## EXERCISE TASK
Write out the full set of records below exactly.

## SOURCE MATERIAL
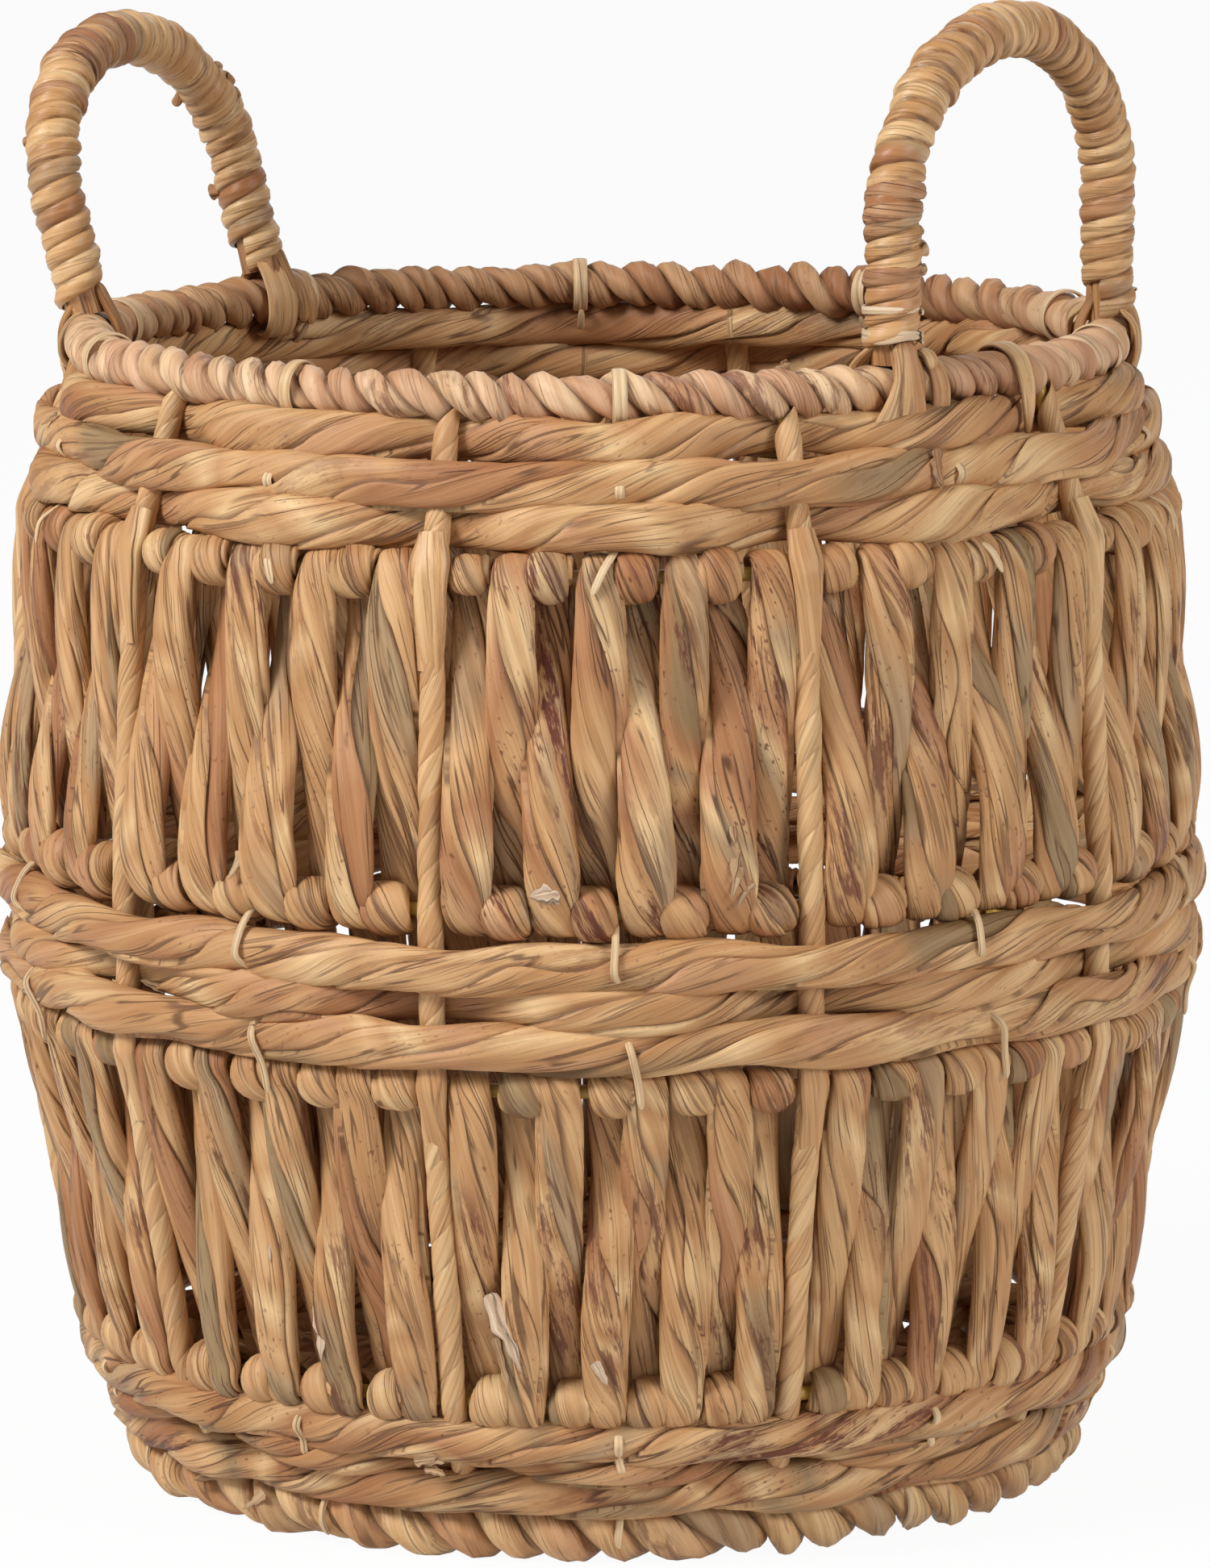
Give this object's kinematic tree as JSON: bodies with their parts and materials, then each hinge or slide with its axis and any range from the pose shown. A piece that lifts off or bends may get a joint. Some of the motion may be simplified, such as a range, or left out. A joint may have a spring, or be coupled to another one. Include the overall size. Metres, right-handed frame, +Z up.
{
  "type": "planter basket",
  "caption": "Round open basket of twisted leaf strands wound on a welded wire frame, with woven rope bands and two upright hoop handles, used as a planter cover or for storage.",
  "frame": {"origin": "middle of the base ring, on the plane that the basket stands on", "axes": "+Z up along the basket's axis, X through the two handles, right-hand handle of the picture at +X"},
  "size_m": [0.3326, 0.3326, 0.4072],
  "materials": {
    "wire": "satin yellow paint",
    "floor_leaf": "dry leaf, matt",
    "rim_leaf": "dry leaf, matt",
    "base_leaf": "dry leaf, matt",
    "rope_leaf": "dry leaf, matt",
    "upright_leaf": "dry leaf, faint sheen",
    "strand_leaf": "dry leaf, faint sheen",
    "handle_core": "dry cane, matt",
    "handle_leaf": "dry leaf, faint sheen"
  },
  "bodies": {
    "root": {"wire_frame": "wire", "floor_mat": "floor_leaf", "rim_wrap": "rim_leaf", "base_wrap": "base_leaf", "top_band_row_1": "rope_leaf", "top_band_row_2": "rope_leaf", "top_band_row_3": "rope_leaf", "middle_band_row_1": "rope_leaf", "middle_band_row_2": "rope_leaf", "middle_band_row_3": "rope_leaf", "bottom_band_row_1": "rope_leaf", "bottom_band_row_2": "rope_leaf", "bottom_band_row_3": "rope_leaf", "upright_wrap_01": "upright_leaf", "upper_winding_01": "strand_leaf", "lower_winding_01": "strand_leaf", "upright_wrap_02": "upright_leaf", "upper_winding_02": "strand_leaf", "lower_winding_02": "strand_leaf", "upright_wrap_03": "upright_leaf", "upper_winding_03": "strand_leaf", "lower_winding_03": "strand_leaf", "upright_wrap_04": "upright_leaf", "upper_winding_04": "strand_leaf", "lower_winding_04": "strand_leaf", "upright_wrap_05": "upright_leaf", "upper_winding_05": "strand_leaf", "lower_winding_05": "strand_leaf", "upright_wrap_06": "upright_leaf", "upper_winding_06": "strand_leaf", "lower_winding_06": "strand_leaf", "upright_wrap_07": "upright_leaf", "upper_winding_07": "strand_leaf", "lower_winding_07": "strand_leaf", "upright_wrap_08": "upright_leaf", "upper_winding_08": "strand_leaf", "lower_winding_08": "strand_leaf", "upright_wrap_09": "upright_leaf", "upper_winding_09": "strand_leaf", "lower_winding_09": "strand_leaf", "upright_wrap_10": "upright_leaf", "upper_winding_10": "strand_leaf", "lower_winding_10": "strand_leaf", "left_handle_core": "handle_core", "left_handle_wrap": "handle_leaf", "left_foot_strap_1": "handle_leaf", "left_foot_strap_2": "handle_leaf", "right_handle_core": "handle_core", "right_handle_wrap": "handle_leaf", "right_foot_strap_1": "handle_leaf", "right_foot_strap_2": "handle_leaf"}
  },
  "joints": []
}
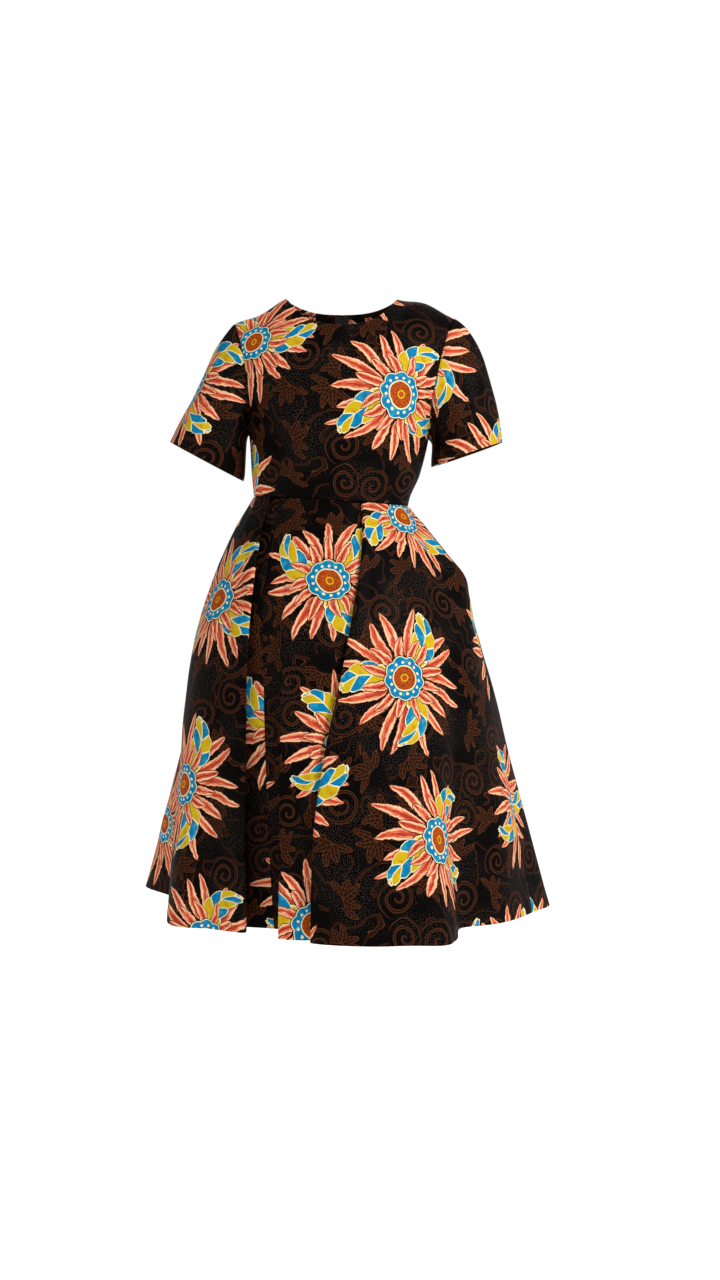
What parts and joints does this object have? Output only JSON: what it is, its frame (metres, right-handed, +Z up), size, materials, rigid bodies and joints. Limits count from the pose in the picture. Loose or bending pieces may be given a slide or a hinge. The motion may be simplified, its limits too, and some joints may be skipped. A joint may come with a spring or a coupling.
{
  "type": "ankara wax print dress",
  "caption": "Knee-length wax print dress as worn: round neck, fitted bodice, short sleeves, pleated flared skirt with side pocket, back zip.",
  "frame": {"origin": "middle of the neck opening, level with the two points where the shoulder seams reach the neckline, where the wearer's shoulders and neck hold the dress", "axes": "+X towards the wearer's left, +Y towards the wearer's back, +Z up, so the dress faces -Y"},
  "size_m": [0.7188, 0.6193, 1.0524],
  "materials": {
    "printed_cotton": "plain-weave cotton, wax printed in coral, cream, blue, yellow and brown on near black, faint sheen",
    "zip_strip": "black woven polyester tape with closed coil",
    "painted_zinc": "black enamel on die-cast zinc, semi-gloss"
  },
  "bodies": {
    "dress": {"bodice_front": "printed_cotton", "bodice_back_left": "printed_cotton", "bodice_back_right": "printed_cotton", "sleeve_left": "printed_cotton", "sleeve_right": "printed_cotton", "skirt_front_right": "printed_cotton", "skirt_front_middle": "printed_cotton", "skirt_front_left": "printed_cotton", "skirt_back_left": "printed_cotton", "skirt_back_right": "printed_cotton", "pocket_bag": "printed_cotton", "zip_tape": "zip_strip", "zip_slider": "painted_zinc"},
    "zip_tab": {"zip_pull": "painted_zinc"}
  },
  "joints": [
    {"name": "zip_pull_hinge", "type": "hinge", "parent": "dress", "child": "zip_tab", "pos_m": [0, 0.06587, -0.03267], "axis": [1, 0, 0], "range_deg": [0, 150]}
  ]
}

## SOLUTION FOR THIS EXERCISE
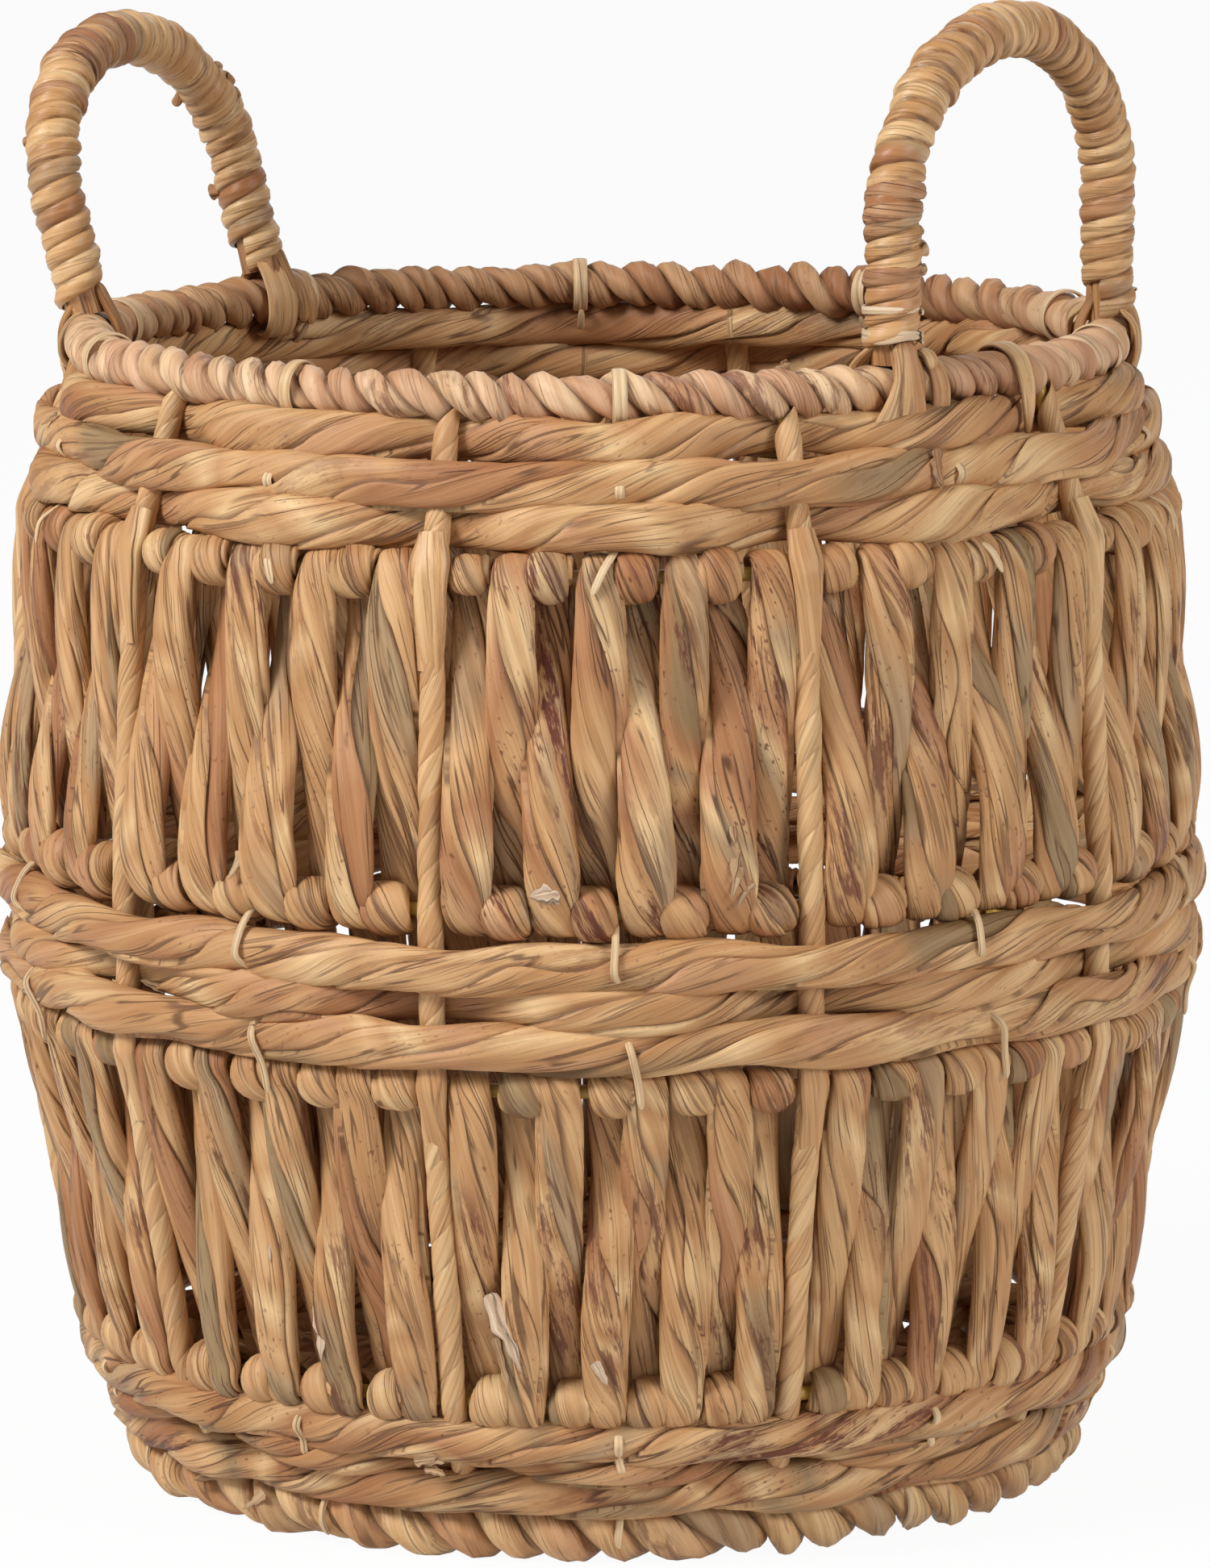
Give this object's kinematic tree as JSON: bodies with their parts and materials, then each hinge or slide with its axis and any range from the pose shown. A piece that lifts off or bends may get a joint. Some of the motion may be simplified, such as a range, or left out. A joint may have a spring, or be coupled to another one. Include the overall size. Metres, right-handed frame, +Z up.
{
  "type": "planter basket",
  "caption": "Round open basket of twisted leaf strands wound on a welded wire frame, with woven rope bands and two upright hoop handles, used as a planter cover or for storage.",
  "frame": {"origin": "middle of the base ring, on the plane that the basket stands on", "axes": "+Z up along the basket's axis, X through the two handles, right-hand handle of the picture at +X"},
  "size_m": [0.3326, 0.3326, 0.4072],
  "materials": {
    "wire": "satin yellow paint",
    "floor_leaf": "dry leaf, matt",
    "rim_leaf": "dry leaf, matt",
    "base_leaf": "dry leaf, matt",
    "rope_leaf": "dry leaf, matt",
    "upright_leaf": "dry leaf, faint sheen",
    "strand_leaf": "dry leaf, faint sheen",
    "handle_core": "dry cane, matt",
    "handle_leaf": "dry leaf, faint sheen"
  },
  "bodies": {
    "root": {"wire_frame": "wire", "floor_mat": "floor_leaf", "rim_wrap": "rim_leaf", "base_wrap": "base_leaf", "top_band_row_1": "rope_leaf", "top_band_row_2": "rope_leaf", "top_band_row_3": "rope_leaf", "middle_band_row_1": "rope_leaf", "middle_band_row_2": "rope_leaf", "middle_band_row_3": "rope_leaf", "bottom_band_row_1": "rope_leaf", "bottom_band_row_2": "rope_leaf", "bottom_band_row_3": "rope_leaf", "upright_wrap_01": "upright_leaf", "upper_winding_01": "strand_leaf", "lower_winding_01": "strand_leaf", "upright_wrap_02": "upright_leaf", "upper_winding_02": "strand_leaf", "lower_winding_02": "strand_leaf", "upright_wrap_03": "upright_leaf", "upper_winding_03": "strand_leaf", "lower_winding_03": "strand_leaf", "upright_wrap_04": "upright_leaf", "upper_winding_04": "strand_leaf", "lower_winding_04": "strand_leaf", "upright_wrap_05": "upright_leaf", "upper_winding_05": "strand_leaf", "lower_winding_05": "strand_leaf", "upright_wrap_06": "upright_leaf", "upper_winding_06": "strand_leaf", "lower_winding_06": "strand_leaf", "upright_wrap_07": "upright_leaf", "upper_winding_07": "strand_leaf", "lower_winding_07": "strand_leaf", "upright_wrap_08": "upright_leaf", "upper_winding_08": "strand_leaf", "lower_winding_08": "strand_leaf", "upright_wrap_09": "upright_leaf", "upper_winding_09": "strand_leaf", "lower_winding_09": "strand_leaf", "upright_wrap_10": "upright_leaf", "upper_winding_10": "strand_leaf", "lower_winding_10": "strand_leaf", "left_handle_core": "handle_core", "left_handle_wrap": "handle_leaf", "left_foot_strap_1": "handle_leaf", "left_foot_strap_2": "handle_leaf", "right_handle_core": "handle_core", "right_handle_wrap": "handle_leaf", "right_foot_strap_1": "handle_leaf", "right_foot_strap_2": "handle_leaf"}
  },
  "joints": []
}
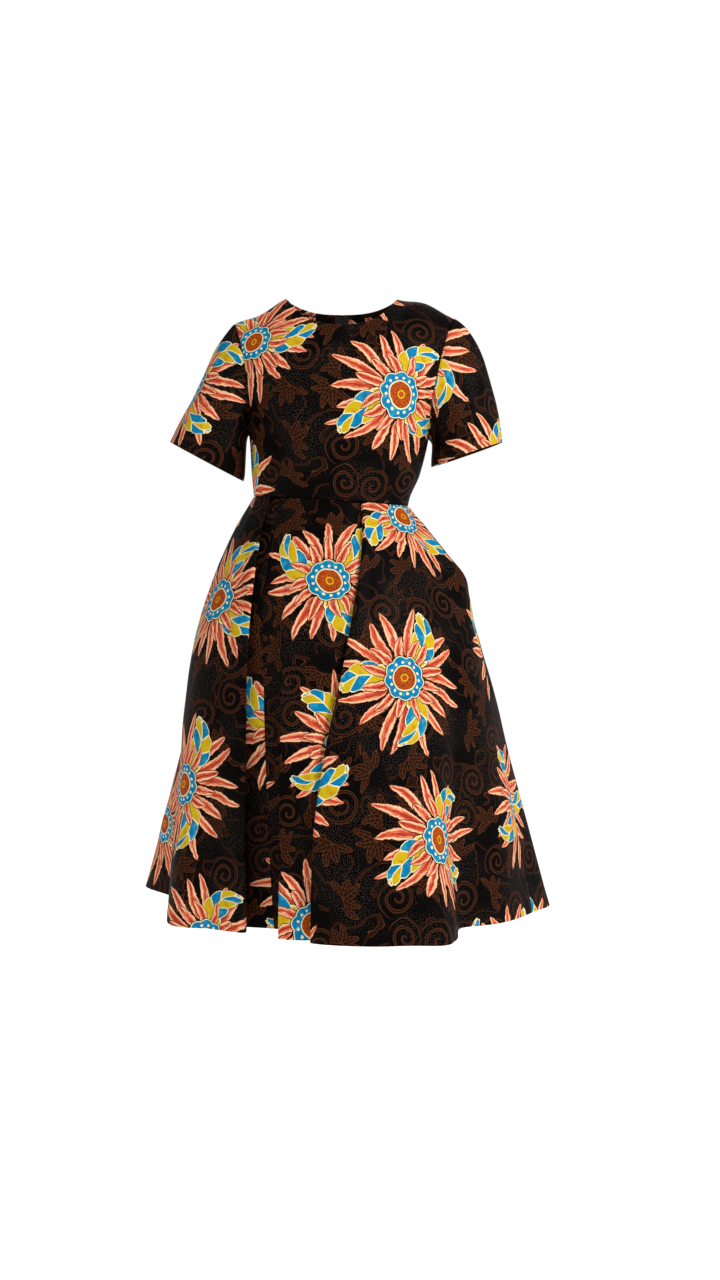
What parts and joints does this object have? Output only JSON: what it is, its frame (metres, right-handed, +Z up), size, materials, rigid bodies and joints. Limits count from the pose in the picture. Loose or bending pieces may be given a slide or a hinge. The motion may be simplified, its limits too, and some joints may be skipped. A joint may come with a spring or a coupling.
{
  "type": "ankara wax print dress",
  "caption": "Knee-length wax print dress as worn: round neck, fitted bodice, short sleeves, pleated flared skirt with side pocket, back zip.",
  "frame": {"origin": "middle of the neck opening, level with the two points where the shoulder seams reach the neckline, where the wearer's shoulders and neck hold the dress", "axes": "+X towards the wearer's left, +Y towards the wearer's back, +Z up, so the dress faces -Y"},
  "size_m": [0.7188, 0.6193, 1.0524],
  "materials": {
    "printed_cotton": "plain-weave cotton, wax printed in coral, cream, blue, yellow and brown on near black, faint sheen",
    "zip_strip": "black woven polyester tape with closed coil",
    "painted_zinc": "black enamel on die-cast zinc, semi-gloss"
  },
  "bodies": {
    "dress": {"bodice_front": "printed_cotton", "bodice_back_left": "printed_cotton", "bodice_back_right": "printed_cotton", "sleeve_left": "printed_cotton", "sleeve_right": "printed_cotton", "skirt_front_right": "printed_cotton", "skirt_front_middle": "printed_cotton", "skirt_front_left": "printed_cotton", "skirt_back_left": "printed_cotton", "skirt_back_right": "printed_cotton", "pocket_bag": "printed_cotton", "zip_tape": "zip_strip", "zip_slider": "painted_zinc"},
    "zip_tab": {"zip_pull": "painted_zinc"}
  },
  "joints": [
    {"name": "zip_pull_hinge", "type": "hinge", "parent": "dress", "child": "zip_tab", "pos_m": [0, 0.06587, -0.03267], "axis": [1, 0, 0], "range_deg": [0, 150]}
  ]
}